AVAILABLE DATA:
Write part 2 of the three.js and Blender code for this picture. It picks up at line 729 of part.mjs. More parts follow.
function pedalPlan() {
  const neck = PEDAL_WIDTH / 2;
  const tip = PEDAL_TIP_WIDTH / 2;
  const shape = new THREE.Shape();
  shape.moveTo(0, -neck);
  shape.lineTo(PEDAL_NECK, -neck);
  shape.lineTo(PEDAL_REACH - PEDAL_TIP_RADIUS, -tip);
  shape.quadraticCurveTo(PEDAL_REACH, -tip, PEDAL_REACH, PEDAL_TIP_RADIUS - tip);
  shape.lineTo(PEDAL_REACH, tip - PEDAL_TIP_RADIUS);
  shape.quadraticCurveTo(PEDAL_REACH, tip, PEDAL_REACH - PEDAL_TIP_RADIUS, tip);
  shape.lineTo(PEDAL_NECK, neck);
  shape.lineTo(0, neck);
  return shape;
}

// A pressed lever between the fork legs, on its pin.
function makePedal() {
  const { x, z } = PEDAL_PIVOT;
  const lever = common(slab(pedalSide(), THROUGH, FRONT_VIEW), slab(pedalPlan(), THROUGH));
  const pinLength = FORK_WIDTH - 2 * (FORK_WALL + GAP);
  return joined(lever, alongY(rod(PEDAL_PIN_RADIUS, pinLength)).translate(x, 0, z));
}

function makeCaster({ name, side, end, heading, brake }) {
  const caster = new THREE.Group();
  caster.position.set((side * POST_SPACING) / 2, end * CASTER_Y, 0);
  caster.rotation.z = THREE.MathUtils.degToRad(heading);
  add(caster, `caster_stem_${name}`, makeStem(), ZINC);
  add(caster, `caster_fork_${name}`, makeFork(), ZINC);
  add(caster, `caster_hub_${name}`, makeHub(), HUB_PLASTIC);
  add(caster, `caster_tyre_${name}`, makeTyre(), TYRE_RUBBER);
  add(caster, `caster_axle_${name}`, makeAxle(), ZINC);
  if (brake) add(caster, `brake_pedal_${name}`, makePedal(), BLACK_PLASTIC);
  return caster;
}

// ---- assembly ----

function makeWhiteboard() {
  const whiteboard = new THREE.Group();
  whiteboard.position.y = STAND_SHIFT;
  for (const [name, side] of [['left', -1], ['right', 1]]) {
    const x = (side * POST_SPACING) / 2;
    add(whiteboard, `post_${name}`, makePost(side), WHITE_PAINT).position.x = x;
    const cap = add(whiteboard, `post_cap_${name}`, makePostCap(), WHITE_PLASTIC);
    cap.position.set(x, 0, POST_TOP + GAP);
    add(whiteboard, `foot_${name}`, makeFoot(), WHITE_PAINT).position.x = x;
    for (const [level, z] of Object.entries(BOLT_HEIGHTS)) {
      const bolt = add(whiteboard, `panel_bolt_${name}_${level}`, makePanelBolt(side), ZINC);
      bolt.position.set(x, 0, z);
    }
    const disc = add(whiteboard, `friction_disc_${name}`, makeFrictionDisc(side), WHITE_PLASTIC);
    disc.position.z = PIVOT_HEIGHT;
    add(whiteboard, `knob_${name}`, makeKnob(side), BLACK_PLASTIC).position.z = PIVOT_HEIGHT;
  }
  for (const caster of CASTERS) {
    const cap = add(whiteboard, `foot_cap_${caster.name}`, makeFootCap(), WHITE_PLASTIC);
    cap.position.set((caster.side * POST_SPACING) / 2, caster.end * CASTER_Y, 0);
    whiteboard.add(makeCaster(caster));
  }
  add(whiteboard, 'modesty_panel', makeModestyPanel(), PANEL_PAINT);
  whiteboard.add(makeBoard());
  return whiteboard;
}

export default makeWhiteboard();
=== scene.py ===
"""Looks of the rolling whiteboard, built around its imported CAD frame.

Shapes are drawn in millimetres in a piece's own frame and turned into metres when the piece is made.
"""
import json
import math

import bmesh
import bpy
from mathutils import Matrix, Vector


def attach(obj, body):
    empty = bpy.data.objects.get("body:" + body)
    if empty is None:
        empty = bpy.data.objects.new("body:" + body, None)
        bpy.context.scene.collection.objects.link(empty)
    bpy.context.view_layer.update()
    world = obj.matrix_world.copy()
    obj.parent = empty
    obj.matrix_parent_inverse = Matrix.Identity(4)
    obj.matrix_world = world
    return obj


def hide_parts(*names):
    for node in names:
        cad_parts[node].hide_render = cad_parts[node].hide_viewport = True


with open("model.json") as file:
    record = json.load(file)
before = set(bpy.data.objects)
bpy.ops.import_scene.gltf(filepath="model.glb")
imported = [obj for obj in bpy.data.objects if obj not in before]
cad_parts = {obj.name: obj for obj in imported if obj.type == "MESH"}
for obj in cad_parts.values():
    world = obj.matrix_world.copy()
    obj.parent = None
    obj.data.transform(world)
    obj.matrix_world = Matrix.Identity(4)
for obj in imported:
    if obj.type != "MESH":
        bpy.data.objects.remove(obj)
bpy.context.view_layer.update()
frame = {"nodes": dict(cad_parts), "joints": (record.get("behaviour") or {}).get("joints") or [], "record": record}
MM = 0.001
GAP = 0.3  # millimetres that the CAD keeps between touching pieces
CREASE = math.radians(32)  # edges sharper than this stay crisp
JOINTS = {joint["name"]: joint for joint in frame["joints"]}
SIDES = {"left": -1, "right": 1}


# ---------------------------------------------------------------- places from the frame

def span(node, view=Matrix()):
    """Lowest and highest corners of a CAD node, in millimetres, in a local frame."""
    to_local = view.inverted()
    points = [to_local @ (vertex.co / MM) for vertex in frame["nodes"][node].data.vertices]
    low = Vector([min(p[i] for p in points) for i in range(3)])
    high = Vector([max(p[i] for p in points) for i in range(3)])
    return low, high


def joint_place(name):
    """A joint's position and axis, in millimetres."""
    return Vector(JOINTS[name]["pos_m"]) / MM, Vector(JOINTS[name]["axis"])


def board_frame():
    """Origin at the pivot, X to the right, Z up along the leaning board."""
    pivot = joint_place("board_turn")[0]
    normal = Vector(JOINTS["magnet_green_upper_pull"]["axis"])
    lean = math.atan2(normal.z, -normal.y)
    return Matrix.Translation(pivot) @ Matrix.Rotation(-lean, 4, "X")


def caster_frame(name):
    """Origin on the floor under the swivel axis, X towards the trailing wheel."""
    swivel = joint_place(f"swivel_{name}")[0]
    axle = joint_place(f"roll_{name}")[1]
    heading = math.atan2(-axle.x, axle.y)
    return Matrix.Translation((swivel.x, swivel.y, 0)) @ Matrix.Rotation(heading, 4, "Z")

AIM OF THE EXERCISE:
Write out the whole listing again, exactly as it stands.

THE SOLUTION:
Write part 2 of the three.js and Blender code for this picture. It picks up at line 729 of part.mjs. More parts follow.
function pedalPlan() {
  const neck = PEDAL_WIDTH / 2;
  const tip = PEDAL_TIP_WIDTH / 2;
  const shape = new THREE.Shape();
  shape.moveTo(0, -neck);
  shape.lineTo(PEDAL_NECK, -neck);
  shape.lineTo(PEDAL_REACH - PEDAL_TIP_RADIUS, -tip);
  shape.quadraticCurveTo(PEDAL_REACH, -tip, PEDAL_REACH, PEDAL_TIP_RADIUS - tip);
  shape.lineTo(PEDAL_REACH, tip - PEDAL_TIP_RADIUS);
  shape.quadraticCurveTo(PEDAL_REACH, tip, PEDAL_REACH - PEDAL_TIP_RADIUS, tip);
  shape.lineTo(PEDAL_NECK, neck);
  shape.lineTo(0, neck);
  return shape;
}

// A pressed lever between the fork legs, on its pin.
function makePedal() {
  const { x, z } = PEDAL_PIVOT;
  const lever = common(slab(pedalSide(), THROUGH, FRONT_VIEW), slab(pedalPlan(), THROUGH));
  const pinLength = FORK_WIDTH - 2 * (FORK_WALL + GAP);
  return joined(lever, alongY(rod(PEDAL_PIN_RADIUS, pinLength)).translate(x, 0, z));
}

function makeCaster({ name, side, end, heading, brake }) {
  const caster = new THREE.Group();
  caster.position.set((side * POST_SPACING) / 2, end * CASTER_Y, 0);
  caster.rotation.z = THREE.MathUtils.degToRad(heading);
  add(caster, `caster_stem_${name}`, makeStem(), ZINC);
  add(caster, `caster_fork_${name}`, makeFork(), ZINC);
  add(caster, `caster_hub_${name}`, makeHub(), HUB_PLASTIC);
  add(caster, `caster_tyre_${name}`, makeTyre(), TYRE_RUBBER);
  add(caster, `caster_axle_${name}`, makeAxle(), ZINC);
  if (brake) add(caster, `brake_pedal_${name}`, makePedal(), BLACK_PLASTIC);
  return caster;
}

// ---- assembly ----

function makeWhiteboard() {
  const whiteboard = new THREE.Group();
  whiteboard.position.y = STAND_SHIFT;
  for (const [name, side] of [['left', -1], ['right', 1]]) {
    const x = (side * POST_SPACING) / 2;
    add(whiteboard, `post_${name}`, makePost(side), WHITE_PAINT).position.x = x;
    const cap = add(whiteboard, `post_cap_${name}`, makePostCap(), WHITE_PLASTIC);
    cap.position.set(x, 0, POST_TOP + GAP);
    add(whiteboard, `foot_${name}`, makeFoot(), WHITE_PAINT).position.x = x;
    for (const [level, z] of Object.entries(BOLT_HEIGHTS)) {
      const bolt = add(whiteboard, `panel_bolt_${name}_${level}`, makePanelBolt(side), ZINC);
      bolt.position.set(x, 0, z);
    }
    const disc = add(whiteboard, `friction_disc_${name}`, makeFrictionDisc(side), WHITE_PLASTIC);
    disc.position.z = PIVOT_HEIGHT;
    add(whiteboard, `knob_${name}`, makeKnob(side), BLACK_PLASTIC).position.z = PIVOT_HEIGHT;
  }
  for (const caster of CASTERS) {
    const cap = add(whiteboard, `foot_cap_${caster.name}`, makeFootCap(), WHITE_PLASTIC);
    cap.position.set((caster.side * POST_SPACING) / 2, caster.end * CASTER_Y, 0);
    whiteboard.add(makeCaster(caster));
  }
  add(whiteboard, 'modesty_panel', makeModestyPanel(), PANEL_PAINT);
  whiteboard.add(makeBoard());
  return whiteboard;
}

export default makeWhiteboard();
=== scene.py ===
"""Looks of the rolling whiteboard, built around its imported CAD frame.

Shapes are drawn in millimetres in a piece's own frame and turned into metres when the piece is made.
"""
import json
import math

import bmesh
import bpy
from mathutils import Matrix, Vector


def attach(obj, body):
    empty = bpy.data.objects.get("body:" + body)
    if empty is None:
        empty = bpy.data.objects.new("body:" + body, None)
        bpy.context.scene.collection.objects.link(empty)
    bpy.context.view_layer.update()
    world = obj.matrix_world.copy()
    obj.parent = empty
    obj.matrix_parent_inverse = Matrix.Identity(4)
    obj.matrix_world = world
    return obj


def hide_parts(*names):
    for node in names:
        cad_parts[node].hide_render = cad_parts[node].hide_viewport = True


with open("model.json") as file:
    record = json.load(file)
before = set(bpy.data.objects)
bpy.ops.import_scene.gltf(filepath="model.glb")
imported = [obj for obj in bpy.data.objects if obj not in before]
cad_parts = {obj.name: obj for obj in imported if obj.type == "MESH"}
for obj in cad_parts.values():
    world = obj.matrix_world.copy()
    obj.parent = None
    obj.data.transform(world)
    obj.matrix_world = Matrix.Identity(4)
for obj in imported:
    if obj.type != "MESH":
        bpy.data.objects.remove(obj)
bpy.context.view_layer.update()
frame = {"nodes": dict(cad_parts), "joints": (record.get("behaviour") or {}).get("joints") or [], "record": record}
MM = 0.001
GAP = 0.3  # millimetres that the CAD keeps between touching pieces
CREASE = math.radians(32)  # edges sharper than this stay crisp
JOINTS = {joint["name"]: joint for joint in frame["joints"]}
SIDES = {"left": -1, "right": 1}


# ---------------------------------------------------------------- places from the frame

def span(node, view=Matrix()):
    """Lowest and highest corners of a CAD node, in millimetres, in a local frame."""
    to_local = view.inverted()
    points = [to_local @ (vertex.co / MM) for vertex in frame["nodes"][node].data.vertices]
    low = Vector([min(p[i] for p in points) for i in range(3)])
    high = Vector([max(p[i] for p in points) for i in range(3)])
    return low, high


def joint_place(name):
    """A joint's position and axis, in millimetres."""
    return Vector(JOINTS[name]["pos_m"]) / MM, Vector(JOINTS[name]["axis"])


def board_frame():
    """Origin at the pivot, X to the right, Z up along the leaning board."""
    pivot = joint_place("board_turn")[0]
    normal = Vector(JOINTS["magnet_green_upper_pull"]["axis"])
    lean = math.atan2(normal.z, -normal.y)
    return Matrix.Translation(pivot) @ Matrix.Rotation(-lean, 4, "X")


def caster_frame(name):
    """Origin on the floor under the swivel axis, X towards the trailing wheel."""
    swivel = joint_place(f"swivel_{name}")[0]
    axle = joint_place(f"roll_{name}")[1]
    heading = math.atan2(-axle.x, axle.y)
    return Matrix.Translation((swivel.x, swivel.y, 0)) @ Matrix.Rotation(heading, 4, "Z")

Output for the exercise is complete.